====== RECORDED INFORMATION

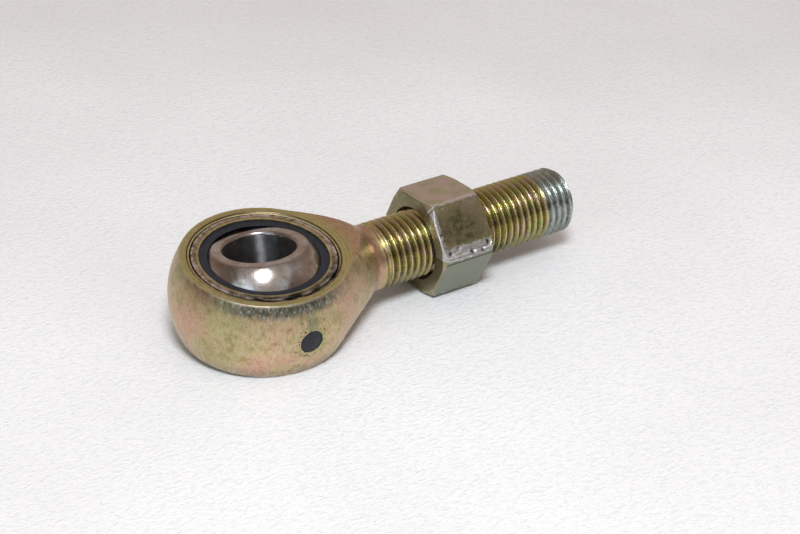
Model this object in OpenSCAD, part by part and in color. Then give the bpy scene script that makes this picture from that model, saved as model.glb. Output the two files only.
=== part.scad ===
// Male rod end bearing, 3/8 inch bore and 3/8-24 thread, with its lock nut.
// The origin is the centre of the ball, +X runs out along the shank, and +Z is
// square to the flat faces of the head.

/* [Ball] */
// Diameter of the hole through the ball
bore_d = 9.525; // [8.5:0.025:10.5]
// Diameter of the ball
ball_d = 18.26; // [17.8:0.02:18.4]
// Width of the ball between its two flats
ball_w = 12.9; // [12.2:0.1:13.2]
// Bevel at both mouths of the ball's hole
bore_bevel = 0.34; // [0.1:0.02:0.6]
// Lean of the ball's hole away from the head's own axis, towards +Y
ball_lean = 12.7; // [-15:0.1:15]

/* [Head] */
// Diameter of the turned head
head_d = 25.1; // [24.6:0.1:26]
// Width of the head between its two milled flats
head_w = 11.44; // [10.8:0.02:11.6]
// Half angle of the neck's cone
neck_angle = 33; // [30:1:38]
// Radius of the hollow where the neck meets the shank
neck_fillet = 2; // [1:0.1:3]
// Diameter of the moulding gate in the head's side
gate_d = 3.3; // [2.6:0.1:3.6]

/* [Race and liner] */
// Diameter of the race ring's seat in the head
seat_d = 19.9; // [19.7:0.1:20.4]
// Diameter of the race ring's mouth
mouth_d = 17.16; // [16.8:0.02:17.4]
// Thickness of the liner at the ball's equator
liner_wall = 0.42; // [0.3:0.02:0.5]
// How far the liner's edge lies below the head's face
liner_recess = 0.35; // [0.2:0.05:0.6]
// Depth of the staking groove in each face of the race ring
stake_depth = 0.5; // [0.2:0.05:0.7]

/* [Shank] */
// Outside diameter of the thread
thread_d = 9.525; // [9.4:0.025:9.6]
// Distance from one thread to the next
pitch = 1.0583; // [0.9:0.01:1.3]
// Distance from the ball's centre to the end of the shank
reach = 49.2; // [44:0.2:56]
// Bevel at the end of the shank
end_bevel = 0.65; // [0.4:0.05:0.9]

/* [Lock nut] */
// Width of the nut across its flats
nut_af = 13.8; // [13.6:0.1:14.3]
// Height of the nut
nut_h = 8.33; // [5.5:0.01:9]
// Distance from the ball's centre to the nut's nearer face
nut_x = 24.33; // [18:0.01:36]
// Turn of the nut around the shank
nut_turn = 20; // [0:1:59]

/* [Hidden] */
$fn = 96;
zinc = [0.62, 0.55, 0.33];
dark_zinc = [0.50, 0.47, 0.30];
steel = [0.66, 0.58, 0.45];
nylon = [0.09, 0.10, 0.12];
chrome = [0.72, 0.71, 0.70];
head_r = head_d / 2;
ball_r = ball_d / 2;
seat_r = seat_d / 2;
gate_r = gate_d / 2;
running_gap = 0.03;
seat_bevel = 0.24;
race_w = head_w - 0.12;
liner_w = head_w - 2 * liner_recess;
// The race ring's inner wall is a barrel, an arc through the mouth and the equator.
barrel_mid_r = ball_r + running_gap + liner_wall;
barrel_sag = barrel_mid_r - mouth_d / 2;
barrel_r = (pow(head_w / 2, 2) + pow(barrel_sag, 2)) / (2 * barrel_sag);
// Sharp 60 degree thread, with its crest an eighth and its root a sixth of the pitch.
thread_r = thread_d / 2;
crest = pitch / 8;
root = pitch / 6;
flank = (pitch - crest - root) / 2;
thread_depth = flank / tan(30);
// The neck's cone starts just under the head's round surface.
neck_line = 0.995 * head_r;
neck_r = thread_r - 0.05;
fillet_r = neck_r + neck_fillet;
fillet_x = (neck_line + neck_fillet - fillet_r * cos(neck_angle)) / sin(neck_angle);
cone_x = neck_line * sin(neck_angle);
cone_r = neck_line * cos(neck_angle);
thread_start = fillet_x + 0.1;
thread_count = floor((reach - end_bevel - thread_start) / pitch);
nut_bore_r = thread_r + 0.04;
nut_thread_depth = 0.35;
nut_sink = 0.45;
nut_corner_r = nut_af / sqrt(3);
nut_face_r = nut_af / 2 + 0.1;
nut_bevel = (nut_corner_r - nut_face_r) * tan(30);
nut_threads = floor((nut_h - 2 * nut_sink) / pitch);

// A slab square to Z, w thick and wide enough for the whole part.
module slab(w) {
    cube([4 * reach, 4 * reach, w], center = true);
}

// The four points of one thread groove, which is shallower in the run-out at the neck.
function groove(i) =
    let (share = min(1, (i + 1) / 3), middle = thread_start + (i + 0.5) * pitch,
         half_root = root / 2, half_mouth = root / 2 + flank * share)
    [[thread_r, middle - half_mouth],
     [thread_r - thread_depth * share, middle - half_root],
     [thread_r - thread_depth * share, middle + half_root],
     [thread_r, middle + half_mouth]];

// The cone that leaves the head, the hollow of neck_fillet at its foot, and the thread.
module neck_and_shank() {
    hollow = [for (i = [0:8]) let (a = neck_angle * (1 - i / 8))
        [fillet_r - neck_fillet * cos(a), fillet_x - neck_fillet * sin(a)]];
    grooves = [for (i = [0:thread_count - 1]) each groove(i)];
    rotate([0, 90, 0]) rotate_extrude()
        polygon(concat([[0, cone_x], [cone_r, cone_x]], hollow, [[thread_r, thread_start]],
                       grooves,
                       [[thread_r, reach - end_bevel], [thread_r - end_bevel, reach], [0, reach]]));
}

// The hole that the race ring sits in, with a bevel at both faces of the head.
module seat() {
    cylinder(r = seat_r, h = head_w + 2, center = true);
    for (side = [0, 1]) mirror([0, 0, side]) translate([0, 0, head_w / 2 - seat_bevel])
        cylinder(r1 = seat_r, r2 = seat_r + 2 * seat_bevel, h = 2 * seat_bevel);
}

// The moulding gate's channel, from the ball's side of the liner out past the head.
module gate_channel() {
    rotate([90, 0, 0]) translate([0, 0, ball_r]) cylinder(r = gate_r, h = head_r);
}

module barrel(w) {
    rotate_extrude() intersection() {
        translate([barrel_mid_r - barrel_r, 0]) circle(r = barrel_r, $fn = 360);
        translate([0, -w / 2]) square([head_r, w]);
    }
}

module stake_groove() {
    translate([0, 0, head_w / 2]) rotate_extrude()
        polygon([[seat_r - 0.62, 0.1], [seat_r - 0.42, -stake_depth],
                 [seat_r - 0.36, -stake_depth], [seat_r - 0.18, 0.1]]);
}

module housing() {
    color(zinc) difference() {
        intersection() {
            union() {
                rotate([0, 90, 0]) sphere(r = head_r);
                neck_and_shank();
            }
            slab(head_w);
        }
        seat();
        gate_channel();
    }
}

module race_ring() {
    color(steel) difference() {
        intersection() {
            seat();
            slab(race_w);
        }
        barrel(head_w + 2);
        gate_channel();
        for (side = [0, 1]) mirror([0, 0, side]) stake_groove();
    }
}

module liner() {
    color(nylon) difference() {
        union() {
            intersection() {
                barrel(head_w);
                slab(liner_w);
            }
            intersection() {
                gate_channel();
                rotate([0, 90, 0]) sphere(r = head_r);
            }
        }
        sphere(r = ball_r + running_gap);
    }
}

module ball() {
    color(chrome) rotate([-ball_lean, 0, 0]) difference() {
        intersection() {
            sphere(r = ball_r);
            slab(ball_w);
        }
        cylinder(d = bore_d, h = 2 * ball_w, center = true);
        for (side = [0, 1]) mirror([0, 0, side]) translate([0, 0, ball_w / 2 - bore_bevel])
            cylinder(r1 = bore_d / 2, r2 = bore_d / 2 + 2 * bore_bevel, h = 2 * bore_bevel);
    }
}

// A round blank whose bevels trim the hexagon's corners at both faces.
module nut_blank() {
    rotate_extrude()
        polygon([[0, 0], [nut_face_r, 0], [nut_corner_r + 0.01, nut_bevel],
                 [nut_corner_r + 0.01, nut_h - nut_bevel], [nut_face_r, nut_h], [0, nut_h]]);
}

// The nut's hole, whose thread clears the shank's crests so that the nut can slide.
module nut_hole() {
    sink_r = nut_bore_r + nut_sink;
    grooves = [for (i = [0:nut_threads - 1])
        let (middle = nut_h / 2 + (i - (nut_threads - 1) / 2) * pitch, half = crest / 2 + flank * 0.6)
        each [[nut_bore_r, middle - half], [nut_bore_r + nut_thread_depth, middle - crest / 2],
              [nut_bore_r + nut_thread_depth, middle + crest / 2], [nut_bore_r, middle + half]]];
    rotate_extrude()
        polygon(concat([[0, -1], [sink_r + 1, -1], [nut_bore_r, nut_sink]], grooves,
                       [[nut_bore_r, nut_h - nut_sink], [sink_r + 1, nut_h + 1], [0, nut_h + 1]]));
}

module lock_nut() {
    color(dark_zinc) translate([nut_x, 0, 0]) rotate([0, 90, 0]) difference() {
        intersection() {
            rotate([0, 0, nut_turn]) cylinder(r = nut_corner_r, h = nut_h, $fn = 6);
            nut_blank();
        }
        nut_hole();
    }
}

housing();
race_ring();
liner();
ball();
lock_nut();
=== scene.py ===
"""Looks of a male rod end bearing and its lock nut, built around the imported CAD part.

Every piece is meshed here at the CAD's own size: the milled head with its worn rim, a true
helical thread, the staked race ring, the liner with its moulding gate, the chromed ball and the
worn hex nut.  Shapes are worked out in millimetres, and make_object() turns them into metres.
"""

import math

import bmesh
import bpy
from mathutils import Matrix, Vector, noise


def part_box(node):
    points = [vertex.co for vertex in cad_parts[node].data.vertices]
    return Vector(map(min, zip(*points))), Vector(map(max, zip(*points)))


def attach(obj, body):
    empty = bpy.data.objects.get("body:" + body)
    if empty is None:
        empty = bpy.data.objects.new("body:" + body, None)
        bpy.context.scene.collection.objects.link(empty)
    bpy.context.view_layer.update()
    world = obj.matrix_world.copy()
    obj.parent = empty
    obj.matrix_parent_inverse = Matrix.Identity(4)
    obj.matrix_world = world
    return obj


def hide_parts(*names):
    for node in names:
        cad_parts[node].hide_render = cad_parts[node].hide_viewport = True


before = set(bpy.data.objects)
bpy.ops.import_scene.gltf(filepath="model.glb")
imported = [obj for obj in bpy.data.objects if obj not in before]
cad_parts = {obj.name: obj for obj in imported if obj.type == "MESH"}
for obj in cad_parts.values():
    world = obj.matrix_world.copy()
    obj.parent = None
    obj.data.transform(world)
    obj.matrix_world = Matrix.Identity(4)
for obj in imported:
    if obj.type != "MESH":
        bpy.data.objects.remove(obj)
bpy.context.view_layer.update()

MM = 0.001
FULL_TURN = 2 * math.pi


def span(node):
    """Lowest and highest corner of a CAD node, in millimetres."""
    low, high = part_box(node)
    return low / MM, high / MM


# --- Sizes, in millimetres ---

housing_low, housing_high = span("housing")
HEAD_R = -housing_low.x
REACH = housing_high.x
HALF_W = housing_high.z
NECK_ANGLE = math.radians(33)
NECK_FILLET = 2.0
GATE_R = 1.65

THREAD_R = 4.7625
PITCH = 1.0583
# Widths of the thread's crest, root and flank, as shares of its pitch.
CREST = 1 / 8
ROOT = 1 / 6
FLANK = (1 - CREST - ROOT) / 2
HALF_THREAD_ANGLE = math.radians(30)
THREAD_DEPTH = FLANK * PITCH / math.tan(HALF_THREAD_ANGLE)
END_BEVEL = 0.65
RUN_OUT_TURNS = 1.6
THREAD_SOFT = 0.13

# The neck's cone, and the hollow at its foot, as part.scad makes them.
NECK_LINE = 0.995 * HEAD_R
NECK_R = THREAD_R - 0.05
HOLLOW_R = NECK_R + NECK_FILLET
HOLLOW_X = (NECK_LINE + NECK_FILLET - HOLLOW_R * math.cos(NECK_ANGLE)) / math.sin(NECK_ANGLE)

SEAT_R = 9.95
SEAT_BEVEL = 0.24
SEAT_EDGE_R = SEAT_R + 0.4
RACE_TOP = span("race_ring")[1].z
GROOVE_R = 9.74
RACE_LIP_R = 10.08
RACE_EDGE_R = 10.13
MOUTH_R = 8.58
LINER_TOP = span("liner")[1].z
LINER_WALL = 0.42

BALL_R = 9.13
BALL_HALF_W = 6.45
BALL_FLAT_R = math.sqrt(BALL_R ** 2 - BALL_HALF_W ** 2)
BALL_LEAN = math.radians(12.7)
BALL_AXIS = Vector((0, math.sin(BALL_LEAN), math.cos(BALL_LEAN)))
BORE_R = 4.7625
BORE_BEVEL = 0.34
RUNNING_GAP = 0.03

# The race ring's inner wall is an arc through its two mouths and its middle.
BARREL_MID_R = BALL_R + RUNNING_GAP + LINER_WALL
BARREL_SAG = BARREL_MID_R - MOUTH_R
BARREL_R = (HALF_W ** 2 + BARREL_SAG ** 2) / (2 * BARREL_SAG)

nut_low, nut_high = span("lock_nut")
NUT_X = nut_low.x
NUT_H = nut_high.x - nut_low.x
NUT_HALF_AF = 6.9
NUT_SIDE = math.radians(60)
NUT_CORNER_R = NUT_HALF_AF / math.cos(NUT_SIDE / 2)
NUT_FACE_R = NUT_HALF_AF + 0.1
NUT_CHAMFER = math.radians(30)
NUT_CHAMFER_SOFT = 0.2
NUT_BORE_R = THREAD_R + 0.04
NUT_MOUTH_R = NUT_BORE_R + 0.45
NUT_THREAD_DEPTH = 0.35
NUT_FIRST_CORNER = math.radians(-10)
NUT_LOW_CORNER = math.radians(290)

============

● **WORK INSTRUCTIONS**
Reproduce word for word the material above, beginning with the line that contains "at both faces." and ending with the line that contains "obj.parent = empty".

● **THE COMPLETED TASK**
// A round blank whose bevels trim the hexagon's corners at both faces.
module nut_blank() {
    rotate_extrude()
        polygon([[0, 0], [nut_face_r, 0], [nut_corner_r + 0.01, nut_bevel],
                 [nut_corner_r + 0.01, nut_h - nut_bevel], [nut_face_r, nut_h], [0, nut_h]]);
}

// The nut's hole, whose thread clears the shank's crests so that the nut can slide.
module nut_hole() {
    sink_r = nut_bore_r + nut_sink;
    grooves = [for (i = [0:nut_threads - 1])
        let (middle = nut_h / 2 + (i - (nut_threads - 1) / 2) * pitch, half = crest / 2 + flank * 0.6)
        each [[nut_bore_r, middle - half], [nut_bore_r + nut_thread_depth, middle - crest / 2],
              [nut_bore_r + nut_thread_depth, middle + crest / 2], [nut_bore_r, middle + half]]];
    rotate_extrude()
        polygon(concat([[0, -1], [sink_r + 1, -1], [nut_bore_r, nut_sink]], grooves,
                       [[nut_bore_r, nut_h - nut_sink], [sink_r + 1, nut_h + 1], [0, nut_h + 1]]));
}

module lock_nut() {
    color(dark_zinc) translate([nut_x, 0, 0]) rotate([0, 90, 0]) difference() {
        intersection() {
            rotate([0, 0, nut_turn]) cylinder(r = nut_corner_r, h = nut_h, $fn = 6);
            nut_blank();
        }
        nut_hole();
    }
}

housing();
race_ring();
liner();
ball();
lock_nut();
=== scene.py ===
"""Looks of a male rod end bearing and its lock nut, built around the imported CAD part.

Every piece is meshed here at the CAD's own size: the milled head with its worn rim, a true
helical thread, the staked race ring, the liner with its moulding gate, the chromed ball and the
worn hex nut.  Shapes are worked out in millimetres, and make_object() turns them into metres.
"""

import math

import bmesh
import bpy
from mathutils import Matrix, Vector, noise


def part_box(node):
    points = [vertex.co for vertex in cad_parts[node].data.vertices]
    return Vector(map(min, zip(*points))), Vector(map(max, zip(*points)))


def attach(obj, body):
    empty = bpy.data.objects.get("body:" + body)
    if empty is None:
        empty = bpy.data.objects.new("body:" + body, None)
        bpy.context.scene.collection.objects.link(empty)
    bpy.context.view_layer.update()
    world = obj.matrix_world.copy()
    obj.parent = empty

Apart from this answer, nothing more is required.